A mantra from Moore, Whalen and the rest of the Maine anti-bait-reg lobby is that there's no proof that spottail, blackchin and emerald shiners and the Eastern silvery minnow are non-natives. That's true, but also irrelevant because a baitfish doesn't have to be alien to ruin a state's fishery — it only has to be alien to the body of water in which it is unleashed. Witness, for example, the fate of the brookies and bluebacks that used to abound in Big Reed Pond. Moreover, the burden of proof that these baitfish are alien should not be on those who seek to protect wild trout. The burden of proof that these baitfish are native (and none exists) should be on those who want to risk seeding them throughout the state.

In the last decade or so the Maine Department of Inland Fisheries and Wildlife has done a much better job of managing the national treasure it has been entrusted with. Its brook trout specialist, Forrest Bonney, reports a significant increase in the percentages of older and bigger fish. Draconian bag limits-down to one fish on some ponds-have done wonders.

Thanks to scientists like Bonney and fisheries chief Boland, Maine also has some excellent management policies in place. It's just that, with so much political heat from special-interest groups like bait dealers, those policies don't always get implemented. Considering all the department's talk about the dangers of alien fish, you'd think it would want to prohibit use of at least the four baitfish it believes are alien to the state. But it testified against the DDAS bill, and, on the department's advice, a legislative committee recommended that only the blackchin shiner be banned. "Why?" I asked Boland.

Boland is a very good biologist, but his answer made no sense to me. He explained that the 23 species of legal baitfish are "extremely difficult to identify," that "we don't have reliable records for their distribution," and that "it wouldn't make a lot of sense to saddle the wardens with this kind of enforcement." I can't think of three better reasons to restrict the use of all live baitfish in and near wild trout water until biologists figure out what lives where.

At this writing the department doesn't have an official position on SAM's bill, but Boland doesn't like it. Two years ago, at the legislature's direction, the department convened a working group to determine what additional wild trout ponds needed protection from baitfish. "Right in the middle of this comes this bill from SAM," says Boland. "In a way I look at it as undermining the group's efforts." But the department waited 10 months to call a meeting and SAM got impatient.
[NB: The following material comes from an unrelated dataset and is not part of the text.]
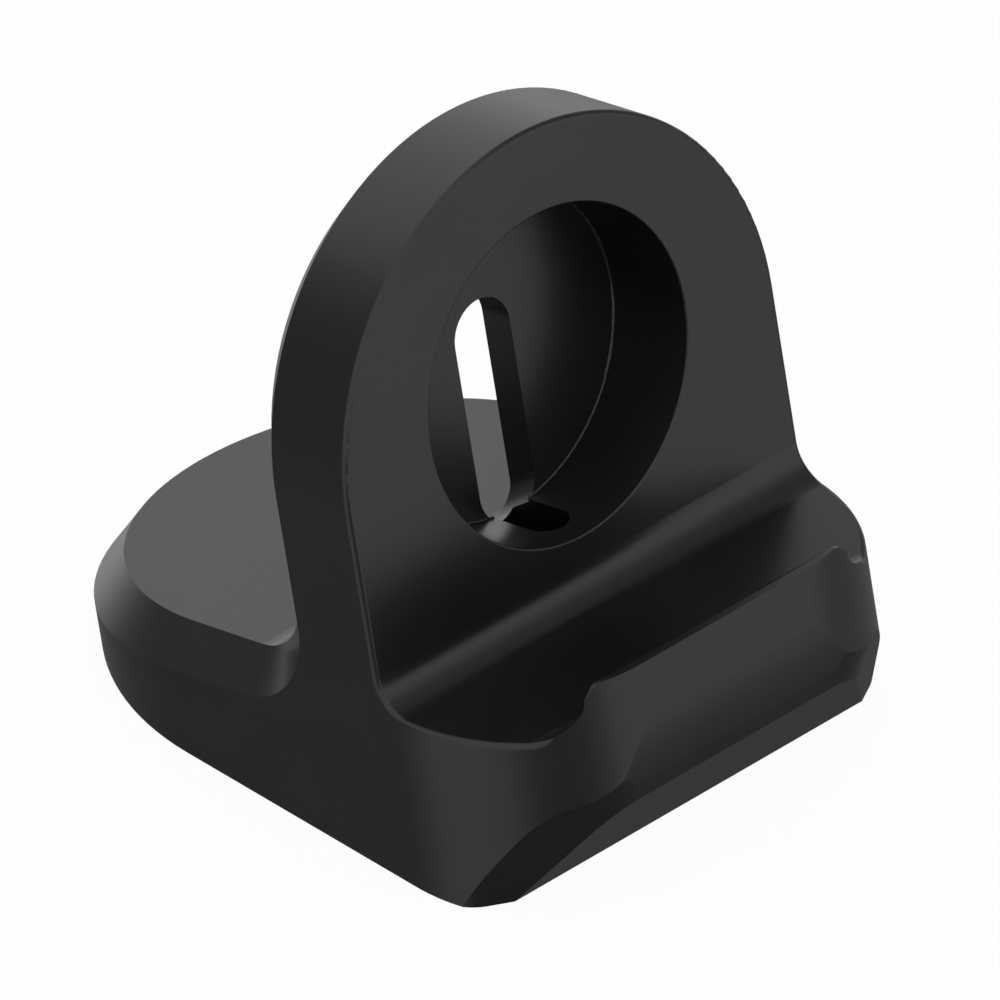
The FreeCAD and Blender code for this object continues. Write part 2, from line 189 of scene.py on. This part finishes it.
def moulded_grain_group(
    detail: float = 2.0, roughness: float = 0.6, pit_share: float = 0.5
) -> bpy.types.NodeTree:
    """Builds the group for the fine spark-eroded grain a mould leaves.

    Args:
        detail: How many finer layers the grain has.
        roughness: How strong those layers are.
        pit_share: Height of the pits against that of the grain.

    Returns:
        A group with a Roughness output and the grain's Height, from 0 to 1.
    """
    group = new_group(
        "moulded_grain",
        {"Scale": 5000.0, "Low": 0.3, "High": 0.4},
        {"Roughness": "NodeSocketFloat", "Height": "NodeSocketFloat"},
    )
    nodes, links = group.nodes, group.links
    fine = nodes.new("ShaderNodeTexNoise")
    fine.inputs["Detail"].default_value = detail
    fine.inputs["Roughness"].default_value = roughness
    pits = nodes.new("ShaderNodeTexVoronoi")
    pits.feature = "F1"
    blend = nodes.new("ShaderNodeMath")
    blend.operation = "MULTIPLY_ADD"
    blend.inputs[1].default_value = pit_share
    level = nodes.new("ShaderNodeMapRange")
    links.new(nodes["in"].outputs["Place"], fine.inputs["Vector"])
    links.new(nodes["in"].outputs["Place"], pits.inputs["Vector"])
    links.new(nodes["in"].outputs["Scale"], fine.inputs["Scale"])
    links.new(nodes["in"].outputs["Scale"], pits.inputs["Scale"])
    links.new(pits.outputs["Distance"], blend.inputs[0])
    links.new(fine.outputs["Fac"], blend.inputs[2])
    links.new(fine.outputs["Fac"], level.inputs["Value"])
    links.new(nodes["in"].outputs["Low"], level.inputs["To Min"])
    links.new(nodes["in"].outputs["High"], level.inputs["To Max"])
    links.new(level.outputs["Result"], nodes["out"].inputs["Roughness"])
    links.new(blend.outputs["Value"], nodes["out"].inputs["Height"])
    return group


@dataclass
class DockBody:
    """The dock itself: one moulded piece, taken over from the CAD model."""

    node: str = "dock_body"
    finish: SiliconeFinish = field(default_factory=SiliconeFinish)

    def material(self) -> bpy.types.Material:
        """Builds the silicone from its clouded tone and its moulded grain.

        Returns:
            The finished material.
        """
        finish = self.finish
        material, tree = new_material(finish.name)
        nodes, links = tree.nodes, tree.links
        place = nodes.new("ShaderNodeTexCoord")
        tone = nodes.new("ShaderNodeGroup")
        tone.node_tree = clouded_tone_group()
        tone.inputs["Deep"].default_value = (*finish.deep, 1.0)
        tone.inputs["Pale"].default_value = (*finish.pale, 1.0)
        tone.inputs["Scale"].default_value = finish.cloud_scale
        grain = nodes.new("ShaderNodeGroup")
        grain.node_tree = moulded_grain_group()
        grain.inputs["Scale"].default_value = finish.grain_scale
        grain.inputs["Low"].default_value = finish.rough_low
        grain.inputs["High"].default_value = finish.rough_high
        bump = nodes.new("ShaderNodeBump")
        bump.inputs["Strength"].default_value = finish.grain_strength
        bump.inputs["Distance"].default_value = finish.grain_depth
        shader = nodes.new("ShaderNodeBsdfPrincipled")
        shader.inputs["IOR"].default_value = finish.ior
        out = nodes.new("ShaderNodeOutputMaterial")
        for group in (tone, grain):
            links.new(place.outputs["Object"], group.inputs["Place"])
        links.new(tone.outputs["Colour"], shader.inputs["Base Color"])
        links.new(grain.outputs["Roughness"], shader.inputs["Roughness"])
        links.new(grain.outputs["Height"], bump.inputs["Height"])
        links.new(bump.outputs["Normal"], shader.inputs["Normal"])
        links.new(shader.outputs["BSDF"], out.inputs["Surface"])
        return material

    def dress(self) -> None:
        """Gives the CAD node its silicone."""
        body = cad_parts[self.node]
        material = self.material()
        body.data.materials.clear()
        body.data.materials.append(material)
        LOG.info("%s dressed in %s", self.node, material.name)


@dataclass
class Studio:
    """The paper floor, the soft light and the camera at the photograph's angle.

    Lengths are metres and angles are degrees. The panels follow the shading in
    the photograph, and the camera was fitted to the dock's edges in it.
    """

    paper: PaperFinish = field(default_factory=PaperFinish)
    floor_size: float = 6.0
    world_level: float = 0.9
    mirrored_white: float = 1.0
    backdrop_share: float = 0.96
    corner_flag: Panel = Panel(91.0, -24.0, 31.0, 52.0, 0.42)
    dim_below: Panel = Panel(0.0, -90.0, 49.0, 78.0, 0.13)
    side_card: Panel = Panel(-92.0, -30.0, 14.0, 37.0, 0.80)
    front_flag: Panel = Panel(-21.0, -18.0, 11.0, 37.0, 0.24)
    rear_flag: Panel = Panel(-141.0, -5.0, 22.0, 48.0, 0.21)
    right_flag: Panel = Panel(92.0, 38.0, 20.0, 44.0, 0.30)
    azimuth: float = -44.5527
    elevation: float = 34.5386
    roll: float = -0.2163
    target: Vector = field(default_factory=lambda: Vector((0.0, -0.0184564, 0.028)))
    shift_right: float = 0.0095402
    shift_up: float = 0.0023654
    distance: float = 1.81604
    pixels_per_metre: float = 12742.005
    sensor_width: float = 36.0
    clip_start: float = 0.05
    clip_end: float = 50.0

    def seen_mask(
        self, tree: bpy.types.NodeTree, kinds: tuple[Seen, ...], share: float = 1.0
    ) -> bpy.types.NodeSocket:
        """Adds up kinds of ray, each with the same share.

        Args:
            tree: The node tree to build in.
            kinds: The kinds of ray that see the colour.
            share: How much of that colour each of them sees.

        Returns:
            The socket that carries the sum, from 0 to 1.
        """
        path = tree.nodes.new("ShaderNodeLightPath")
        total: bpy.types.NodeSocket | None = None
        for kind in kinds:
            part = tree.nodes.new("ShaderNodeMath")
            part.operation = "MULTIPLY_ADD"
            part.use_clamp = True
            part.inputs[1].default_value = share
            part.inputs[2].default_value = 0.0
            tree.links.new(path.outputs[kind.value], part.inputs[0])
            if total is not None:
                tree.links.new(total, part.inputs[2])
            total = part.outputs["Value"]
        return total

    def paper_material(self) -> bpy.types.Material:
        """Builds paper that the camera sees as white and that keeps a shadow.

        Returns:
            The finished material.
        """
        paper = self.paper
        material, tree = new_material(paper.name)
        nodes, links = tree.nodes, tree.links
        place = nodes.new("ShaderNodeTexCoord")
        fibre = nodes.new("ShaderNodeTexNoise")
        fibre.inputs["Scale"].default_value = paper.fibre_scale
        tone = nodes.new("ShaderNodeMix")
        tone.data_type = "RGBA"
        tone.inputs[MIX_FIRST].default_value = (*paper.colour, 1.0)
        tone.inputs[MIX_SECOND].default_value = (*paper.fibre, 1.0)
        matt = nodes.new("ShaderNodeBsdfDiffuse")
        white = nodes.new("ShaderNodeEmission")
        white.inputs["Color"].default_value = (*paper.backdrop, 1.0)
        mix = nodes.new("ShaderNodeMixShader")
        out = nodes.new("ShaderNodeOutputMaterial")
        links.new(place.outputs["Object"], fibre.inputs["Vector"])
        links.new(fibre.outputs["Fac"], tone.inputs[MIX_FACTOR])
        links.new(tone.outputs[MIX_COLOUR], matt.inputs["Color"])
        mask = self.seen_mask(tree, (Seen.CAMERA, Seen.TRANSMISSION), self.backdrop_share)
        links.new(mask, mix.inputs[0])
        links.new(matt.outputs[0], mix.inputs[1])
        links.new(white.outputs[0], mix.inputs[2])
        links.new(mix.outputs[0], out.inputs["Surface"])
        return material

    def lay_floor(self) -> None:
        """Lays the paper flat under the dock, out of sight of its mirrored rays."""
        bpy.ops.object.select_all(action="DESELECT")
        bpy.ops.mesh.primitive_plane_add(size=self.floor_size, location=(0.0, 0.0, 0.0))
        floor = bpy.context.object
        floor.name = "paper_floor"
        floor.data.materials.append(self.paper_material())
        floor.visible_glossy = False
        LOG.info("floor laid, %.1f m across", self.floor_size)

    def panel_mask(self, tree: bpy.types.NodeTree, panel: Panel) -> bpy.types.NodeSocket:
        """Finds how far a ray looks into a panel, with soft edges.

        Args:
            tree: The world's node tree.
            panel: The panel to look for.

        Returns:
            The socket that carries the mask, from 0 to 1.
        """
        place = tree.nodes.new("ShaderNodeTexCoord")
        turn = tree.nodes.new("ShaderNodeVectorMath")
        turn.operation = "DOT_PRODUCT"
        turn.inputs[1].default_value = towards(panel.azimuth, panel.elevation)
        step = tree.nodes.new("ShaderNodeMapRange")
        step.interpolation_type = "SMOOTHSTEP"
        step.inputs["From Min"].default_value = math.cos(math.radians(panel.outside))
        step.inputs["From Max"].default_value = math.cos(math.radians(panel.inside))
        tree.links.new(place.outputs["Generated"], turn.inputs[0])
        tree.links.new(turn.outputs["Value"], step.inputs["Value"])
        return step.outputs["Result"]

    def mirrored_level(self, tree: bpy.types.NodeTree) -> bpy.types.NodeSocket:
        """Builds the room that the silicone mirrors, white with soft panels.

        Each panel lies over the ones before it.

        Args:
            tree: The world's node tree.

        Returns:
            The socket that carries the level in a ray's direction.
        """
        white = tree.nodes.new("ShaderNodeValue")
        white.outputs["Value"].default_value = self.mirrored_white
        level = white.outputs["Value"]
        panels = (
            self.corner_flag, self.dim_below, self.side_card, self.front_flag,
            self.rear_flag, self.right_flag,
        )
        for panel in panels:
            blend = tree.nodes.new("ShaderNodeMix")
            blend.inputs["B"].default_value = panel.level
            tree.links.new(self.panel_mask(tree, panel), blend.inputs["Factor"])
            tree.links.new(level, blend.inputs["A"])
            level = blend.outputs["Result"]
        return level

    def background(self, tree: bpy.types.NodeTree, strength: float) -> bpy.types.Node:
        """Adds a plain white background to the world's tree.

        Args:
            tree: The world's node tree.
            strength: The background's level.

        Returns:
            The new node.
        """
        node = tree.nodes.new("ShaderNodeBackground")
        node.inputs["Color"].default_value = (*self.paper.backdrop, 1.0)
        node.inputs["Strength"].default_value = strength
        return node

    def light_world(self) -> None:
        """Fills the room with even soft light.

        The camera sees white, and the dock's surface mirrors the panels.
        """
        world = bpy.data.worlds.new("soft_room")
        bpy.context.scene.world = world
        world.use_nodes = True
        tree = world.node_tree
        tree.nodes.clear()
        even = self.background(tree, self.world_level)
        mirrored = self.background(tree, self.mirrored_white)
        white = self.background(tree, 1.0)
        glossy = tree.nodes.new("ShaderNodeMixShader")
        seen = tree.nodes.new("ShaderNodeMixShader")
        out = tree.nodes.new("ShaderNodeOutputWorld")
        tree.links.new(self.mirrored_level(tree), mirrored.inputs["Strength"])
        tree.links.new(self.seen_mask(tree, (Seen.GLOSSY,)), glossy.inputs[0])
        tree.links.new(even.outputs[0], glossy.inputs[1])
        tree.links.new(mirrored.outputs[0], glossy.inputs[2])
        tree.links.new(self.seen_mask(tree, (Seen.CAMERA, Seen.TRANSMISSION)), seen.inputs[0])
        tree.links.new(glossy.outputs[0], seen.inputs[1])
        tree.links.new(white.outputs[0], seen.inputs[2])
        tree.links.new(seen.outputs[0], out.inputs["Surface"])
        LOG.info("world lit at %.2f", self.world_level)

    def place_camera(self) -> None:
        """Sets the camera at the photograph's angle, distance and framing."""
        turn = math.radians(self.azimuth)
        back = towards(self.azimuth, self.elevation)
        level_right = Vector((math.cos(turn), math.sin(turn), 0.0))
        level_up = back.cross(level_right)
        tilt = math.radians(self.roll)
        right = level_right * math.cos(tilt) + level_up * math.sin(tilt)
        up = level_up * math.cos(tilt) - level_right * math.sin(tilt)
        data = bpy.data.cameras.new("studio_camera")
        camera = bpy.data.objects.new("studio_camera", data)
        bpy.context.scene.collection.objects.link(camera)
        data.sensor_width = self.sensor_width
        data.lens = self.pixels_per_metre * self.distance / PICTURE_WIDTH * self.sensor_width
        data.clip_start = self.clip_start
        data.clip_end = self.clip_end
        spot = self.target - right * self.shift_right - up * self.shift_up + back * self.distance
        turned = Matrix((right, up, back)).transposed().to_4x4()
        camera.matrix_world = Matrix.Translation(spot) @ turned
        bpy.context.scene.camera = camera
        LOG.info("camera %.3f m away, lens %.0f mm", self.distance, data.lens)

    def build(self) -> None:
        """Sets up the floor, the light, the camera and the plain view."""
        self.lay_floor()
        self.light_world()
        self.place_camera()
        bpy.context.scene.view_settings.view_transform = "Standard"


def main() -> None:
    """Dresses the dock and builds the studio round it."""
    DockBody().dress()
    Studio().build()


if __name__ == "__main__":
    main()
Natural Resources Committee chair Rep. Theodore Koffman (D-Bar Harbor), who introduced SAM's legislation, offers this: "Mr. Boland probably won't come in with a better bill; that's troubling. The folks I've been working with — former department staff, anglers and guides — feel that the department has fallen way short and is hobbled by pressures. I can't confront it head on; so this is the way I'm trying to do it."
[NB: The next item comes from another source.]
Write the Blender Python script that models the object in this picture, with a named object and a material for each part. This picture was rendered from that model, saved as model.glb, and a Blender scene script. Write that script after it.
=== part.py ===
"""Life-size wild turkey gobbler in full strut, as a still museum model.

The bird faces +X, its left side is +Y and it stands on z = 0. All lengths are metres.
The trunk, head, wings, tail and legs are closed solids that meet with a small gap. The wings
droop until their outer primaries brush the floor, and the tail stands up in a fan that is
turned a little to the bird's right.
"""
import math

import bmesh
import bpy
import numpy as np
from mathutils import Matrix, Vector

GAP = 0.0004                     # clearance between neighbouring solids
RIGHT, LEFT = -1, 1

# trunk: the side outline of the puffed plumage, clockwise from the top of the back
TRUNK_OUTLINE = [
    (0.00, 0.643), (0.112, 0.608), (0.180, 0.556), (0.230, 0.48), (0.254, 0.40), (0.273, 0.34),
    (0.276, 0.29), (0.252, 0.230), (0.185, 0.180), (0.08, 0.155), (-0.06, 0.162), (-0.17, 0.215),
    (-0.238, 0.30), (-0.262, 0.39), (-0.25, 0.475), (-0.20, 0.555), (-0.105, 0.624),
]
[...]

There's a small minority of ice anglers and bait dealers vindictive and/or selfish enough to intentionally disperse baitfish as well as alien game fish that they happen to favor, particularly pike. Draw maps of Maine's major baitfish dealerships, its major ice angling activity, its major rudd infestation, its major emerald shiner infestation, its major pike infestation, and you pretty much have a single map.
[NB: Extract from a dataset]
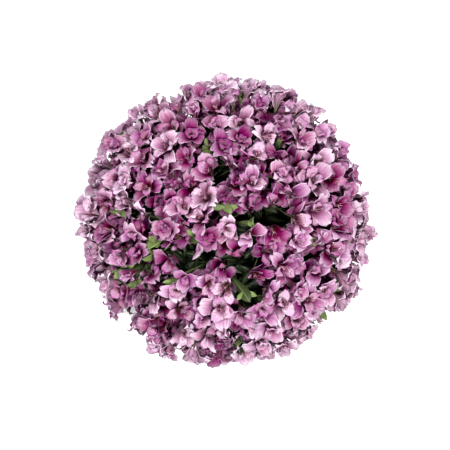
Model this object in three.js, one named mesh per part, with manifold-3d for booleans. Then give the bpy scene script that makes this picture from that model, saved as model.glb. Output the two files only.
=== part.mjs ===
// A hand-tied bouquet of alstroemeria: a round dome of mauve blooms on spiralled, leafy stems,
// bound at the waist with twine. It stands unheld on its splayed, evenly cut stem ends.
//
// Units are millimetres, +Z is up, and the origin is the middle of the centre stem's cut end.
// A flower stem is two solids: the green stem with its leaves, and on top of it the umbel, which
// is the swollen head with its pedicels and blooms. The twine is a third kind of piece.

import * as THREE from "three";
import { mergeVertices } from "three/addons/utils/BufferGeometryUtils.js";
import Module from "manifold-3d";

const wasm = await Module();
wasm.setup();

// ---------------------------------------------------------------- driving dimensions

const RIM_HEIGHT = 367; // the widest level of the dome, above the cut ends
const DOME_RADIUS = 263; // bloom middles at the rim, from the axis
const DOME_RISE = 168; // bloom middles at the crown, above the rim
const DOME_TUCK = 18; // how far the lowest blooms hang below the rim
const FOCUS_DEPTH = 60; // the umbels fan out from a point this far below the rim

const WAIST_HEIGHT = 170; // where the twine binds the stems
const STEM_RADIUS = 3;
const STEM_SIDES = 5;
const STEM_ARCH = 2.2; // power of the outward curve from the waist to the umbel
const ARCH_RINGS = [0, 0.3, 0.55, 0.78]; // of the stem's tube, as shares of the way up from the waist

// One row for each ring of stems: how many, the polar angle of their umbels on the dome in
// degrees, the blooms round the middle one of each umbel, and the slope of the spiral at the waist.
const RINGS = [
  { count: 1, polar: 0, outerBlooms: 6, slope: 0 },
  { count: 5, polar: 27.5, outerBlooms: 6, slope: 0.22 },
  { count: 9, polar: 51.5, outerBlooms: 6, slope: 0.42 },
  { count: 12, polar: 79.5, outerBlooms: 5, slope: 0.6 },
];

const WAIST_SPAN = { below: 40, above: 60, step: 2.5 }; // where the stems lie close to each other
const WIDEST_WAIST = 40; // no stem passes the axis further off than this at the waist
const PRESSED_TO = 0.02; // how exactly a stem is pressed against the others

const RING_TURN = 0.7; // from one ring of umbels to the next, in radians
const UMBEL_DRIFT = 0.04; // the most that an umbel is turned out of its place in its ring, in radians
const UMBEL_DEPTH = 82; // from the top of an umbel's head, where its pedicels start, to the dome
const START_RADIUS = 42; // of the ring of outer blooms before they are pressed together
const BLOOM_SPACING = 54; // neighbours closer than this press each other apart
const PRESSES = 300; // rounds of pressing
const PUSH = 0.15; // the share of the crowding that one round takes away
const HOMING = 0.003; // the share of the way back to its start that a bloom goes in one round
const BLOOM_JITTER = 9; // how far a bloom sits above or below the dome
const BLOOM_TILT = 0.2; // the most that a bloom nods to one side, as a slope
const BLOOM_RISE = 0.3; // how far a bloom turns from straight out of the dome towards straight up
const BLOOM_SIZE = { least: 0.94, more: 0.14 }; // against the measures below

// A bloom, measured from the top of its ovary along its own axis and out from it.
const BLOOM_MIDDLE = 18;
const THROAT = 9; // the bottom of the cup, inside
const NOTCH = { rise: 19, out: 8.5 };
const OUTER_TEPAL = { shoulder: { rise: 27, out: 18.5, half: 10 }, end: { rise: 36, out: 25, half: 6 } };
const INNER_TEPAL = { end: { rise: 38, out: 17, half: 6.2 } };
const TEPAL_PAIRS = 3; // one broad outer tepal and one narrow inner tepal each
const BLOOM_GAP = 0.5; // between blooms that press against each other
const NEIGHBOUR_REACH = 95; // no bloom further off than this can touch another
const BLOOM_ROOM = [{ from: 12, to: 20, radius: 12 }, { from: 26, to: 34, radius: 22 }]; // kept from leaves

const OVARY_RADIUS = 2.6; // where a pedicel widens into its bloom
const PEDICEL_RADIUS = 1.15; // at its root
const PEDICEL_SUNK = 2; // how far its root is sunk in the head
const PEDICEL_SPREAD = 2.4; // from the umbel's axis to an outer pedicel's root
const HEAD_LENGTH = 8; // the swollen end of the stem under the pedicels
const HEAD_RADIUS = 4.8; // of its flat top
const SEAT_GAP = 0.3; // between pieces that lie against each other

const LEAF_THICKNESS = 1.8; // at the midrib, from where the blade thins to its edge
const LEAF_CLEAR = 0.8; // between a leaf and whatever it grows past
const LEAF_TRIES = 14; // turns in which a leaf may look for a clear way
const LEAF_TURN = 1.1; // the most that a leaf is turned out of its even place round the stem
const LEAF_KNEE = 0.55; // where a leaf's midline bends, as a share of its length
const LEAF_REACH = 0.97; // how far its tip comes, as a share of its length, because it droops
const LEAF_DROOP = { least: 4, more: 14 };
const LEAF_WIDTH = { least: 11, more: 3 };

// The leaves close under the umbel and the ones lower on the stem: how many, where the first one
// grows, how far each next one is below it, how far they open from the stem and how long they are.
const WHORL = {
  count: 2, below: 12, step: 6, drift: 0, open: { least: 0.75, more: 0.5 }, length: { least: 52, more: 16 },
};
const LOWER = {
  count: 1, below: 45, step: 45, drift: 20, open: { least: 0.7, more: 0.4 }, length: { least: 66, more: 24 },
};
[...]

On February 6, 2007, a hearing was held on the DDAS bill in Monmouth. One of the participants, TU and DDAS member Jeff Levesque (who until recently served on both the state's brook trout working group and SAM's Fishing Initiative Committee) told me this: "As we were all leaving, one of the leaders of this whole [anti-bait-reg] crew came up to me and said: 'If you fly-fishermen keep pushing to ban these invasives, they're just going to get spread around.' That's the mentality of these guys. It doesn't surprise me that they're applauding the pike introductions."

Meanwhile, in Maine and across the nation, bait anglers and bait dealers continue to purposefully and accidentally festoon aquatic habitat with alien baitfish and whatever other aliens are mixed in with them. And education, enforcement and legislative reform move at the pace of continental drift.

Native fish, especially wild salmonids, don't have that kind of time.